• _Exercise task_
Write every line of the material out exactly as shown.

-.-.-

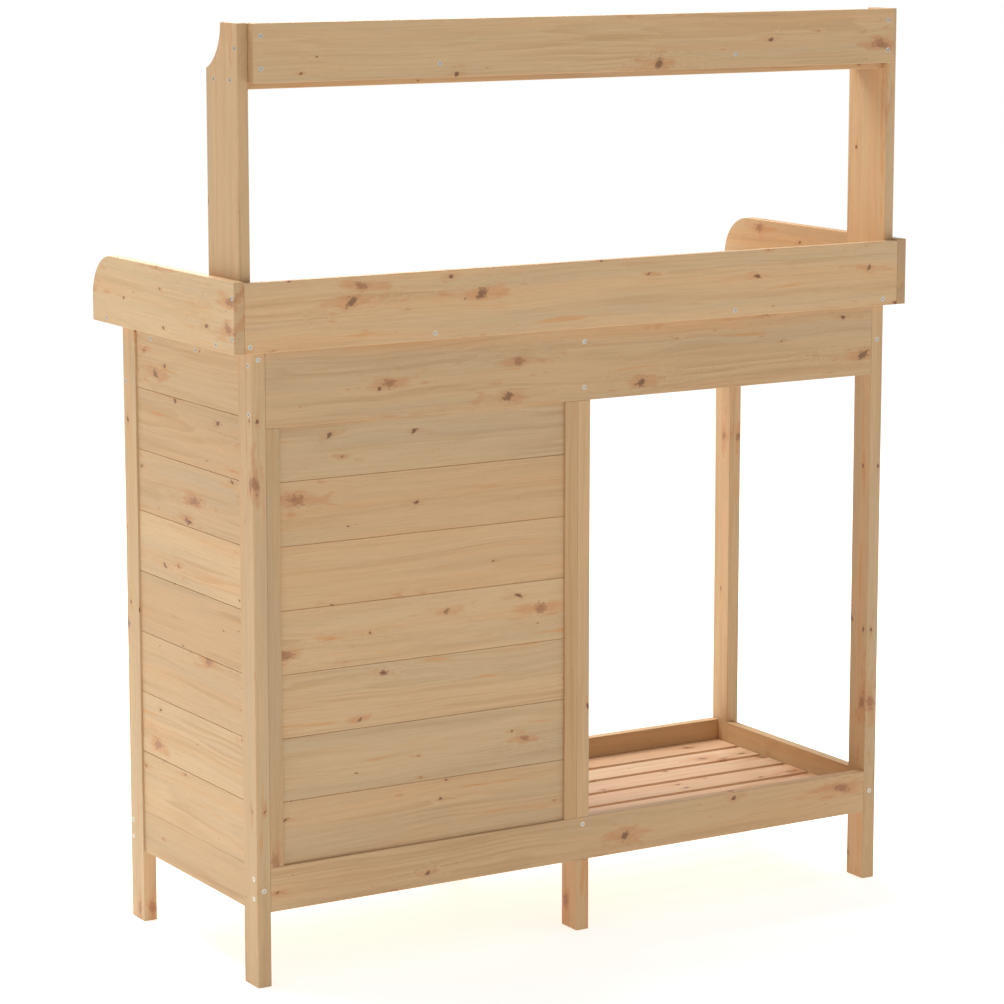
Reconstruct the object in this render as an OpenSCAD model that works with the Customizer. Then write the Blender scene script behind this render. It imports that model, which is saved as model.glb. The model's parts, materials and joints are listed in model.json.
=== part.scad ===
// Potting bench in solid softwood.
// A six-legged frame carries a planked work surface with a low splash on three sides.
// Two uprights at the back hold a narrow shelf and its rail.
// The left bay is open, with a slatted shelf; the right bay is a cabinet with a door and a drawer.
// The bench faces -Y. Left and right are as seen from the front, so right is +X.

/* [Overall] */
// Width over the outer faces of the legs
frame_w = 1020; // [800:1:1500]
// Depth over the front and rear faces of the legs
frame_d = 392; // [320:1:560]
// Height of the work surface
work_h = 868; // [720:1:1000]
// Height of the top of the back frame
total_h = 1276; // [1150:1:1600]

/* [Timber] */
// Thickness of the planks
plank_t = 15; // [12:0.5:20]
// Thickness of a leg, across the bench
leg_w = 20; // [18:0.5:30]
// Depth of a leg, front to back
leg_d = 39; // [32:1:50]
// Thickness of the panel boards
panel_t = 12; // [9:0.5:14]
// Covering width of one panel board
board_w = 86; // [60:1:110]
// Length of the tongue on a panel board
tongue_l = 5; // [3:0.5:7]
// Thickness of the tongue
tongue_t = 4; // [3:0.5:5]
// Width of the V groove along a panel board's joints
vee = 0.7; // [0.5:0.1:2]
// Gap between two panel boards
board_gap = 0.2; // [0.1:0.1:0.6]
// Width of the square battens
batten = 20; // [15:1:25]

/* [Work surface] */
// Number of planks in the work surface
top_planks = 5; // [4:1:7]
// Gap between two planks of the work surface
top_gap = 1; // [0.5:0.5:4]
// Overhang of the work surface beyond the front legs
front_overhang = 31; // [10:1:60]
// Height of the side splash boards
side_splash_h = 94; // [60:1:140]
// Height of the rear splash board
rear_splash_h = 92; // [60:1:140]
// Thickness of the rear splash board
rear_splash_t = 12; // [10:0.5:20]
// Radius of the rounded front corner of a side splash
splash_r = 60; // [20:1:60]

/* [Back frame] */
// Width of an upright, front to back
upright_d = 90; // [70:1:120]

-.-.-

• _Exercise response_
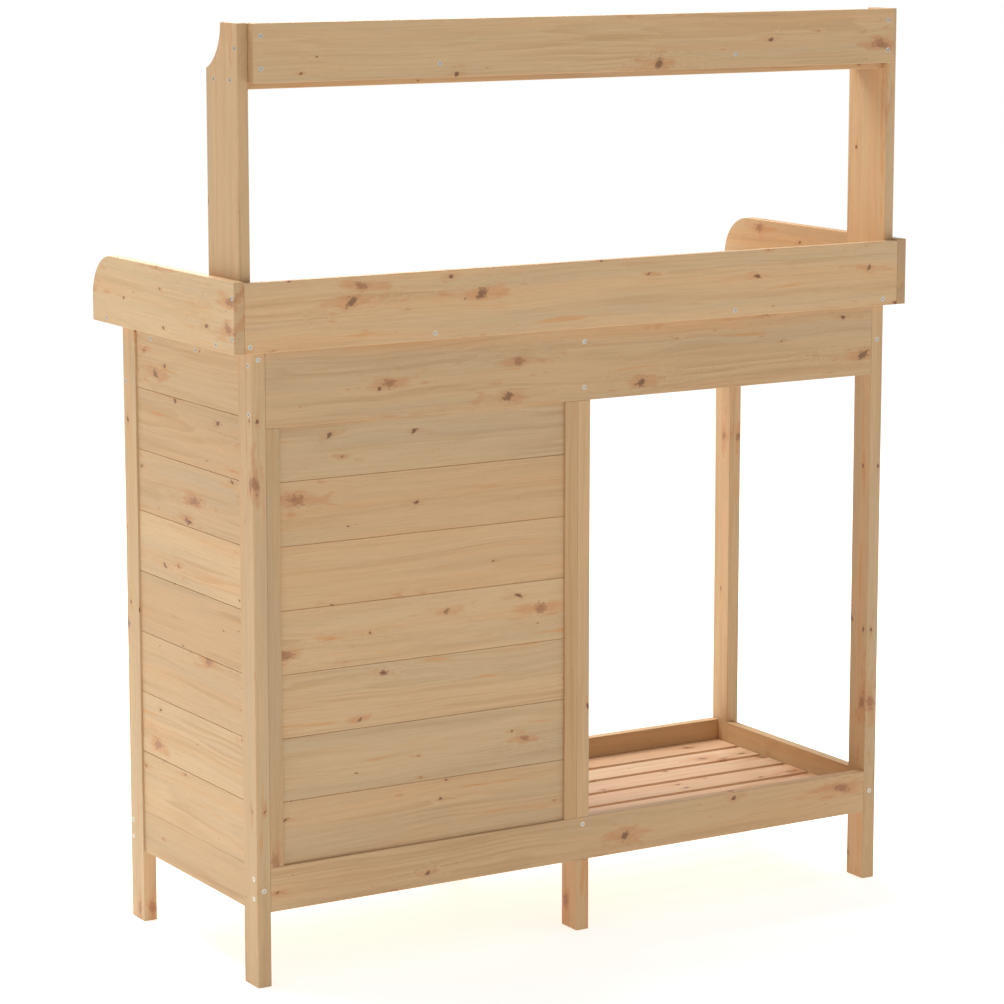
Reconstruct the object in this render as an OpenSCAD model that works with the Customizer. Then write the Blender scene script behind this render. It imports that model, which is saved as model.glb. The model's parts, materials and joints are listed in model.json.
=== part.scad ===
// Potting bench in solid softwood.
// A six-legged frame carries a planked work surface with a low splash on three sides.
// Two uprights at the back hold a narrow shelf and its rail.
// The left bay is open, with a slatted shelf; the right bay is a cabinet with a door and a drawer.
// The bench faces -Y. Left and right are as seen from the front, so right is +X.

/* [Overall] */
// Width over the outer faces of the legs
frame_w = 1020; // [800:1:1500]
// Depth over the front and rear faces of the legs
frame_d = 392; // [320:1:560]
// Height of the work surface
work_h = 868; // [720:1:1000]
// Height of the top of the back frame
total_h = 1276; // [1150:1:1600]

/* [Timber] */
// Thickness of the planks
plank_t = 15; // [12:0.5:20]
// Thickness of a leg, across the bench
leg_w = 20; // [18:0.5:30]
// Depth of a leg, front to back
leg_d = 39; // [32:1:50]
// Thickness of the panel boards
panel_t = 12; // [9:0.5:14]
// Covering width of one panel board
board_w = 86; // [60:1:110]
// Length of the tongue on a panel board
tongue_l = 5; // [3:0.5:7]
// Thickness of the tongue
tongue_t = 4; // [3:0.5:5]
// Width of the V groove along a panel board's joints
vee = 0.7; // [0.5:0.1:2]
// Gap between two panel boards
board_gap = 0.2; // [0.1:0.1:0.6]
// Width of the square battens
batten = 20; // [15:1:25]

/* [Work surface] */
// Number of planks in the work surface
top_planks = 5; // [4:1:7]
// Gap between two planks of the work surface
top_gap = 1; // [0.5:0.5:4]
// Overhang of the work surface beyond the front legs
front_overhang = 31; // [10:1:60]
// Height of the side splash boards
side_splash_h = 94; // [60:1:140]
// Height of the rear splash board
rear_splash_h = 92; // [60:1:140]
// Thickness of the rear splash board
rear_splash_t = 12; // [10:0.5:20]
// Radius of the rounded front corner of a side splash
splash_r = 60; // [20:1:60]

/* [Back frame] */
// Width of an upright, front to back
upright_d = 90; // [70:1:120]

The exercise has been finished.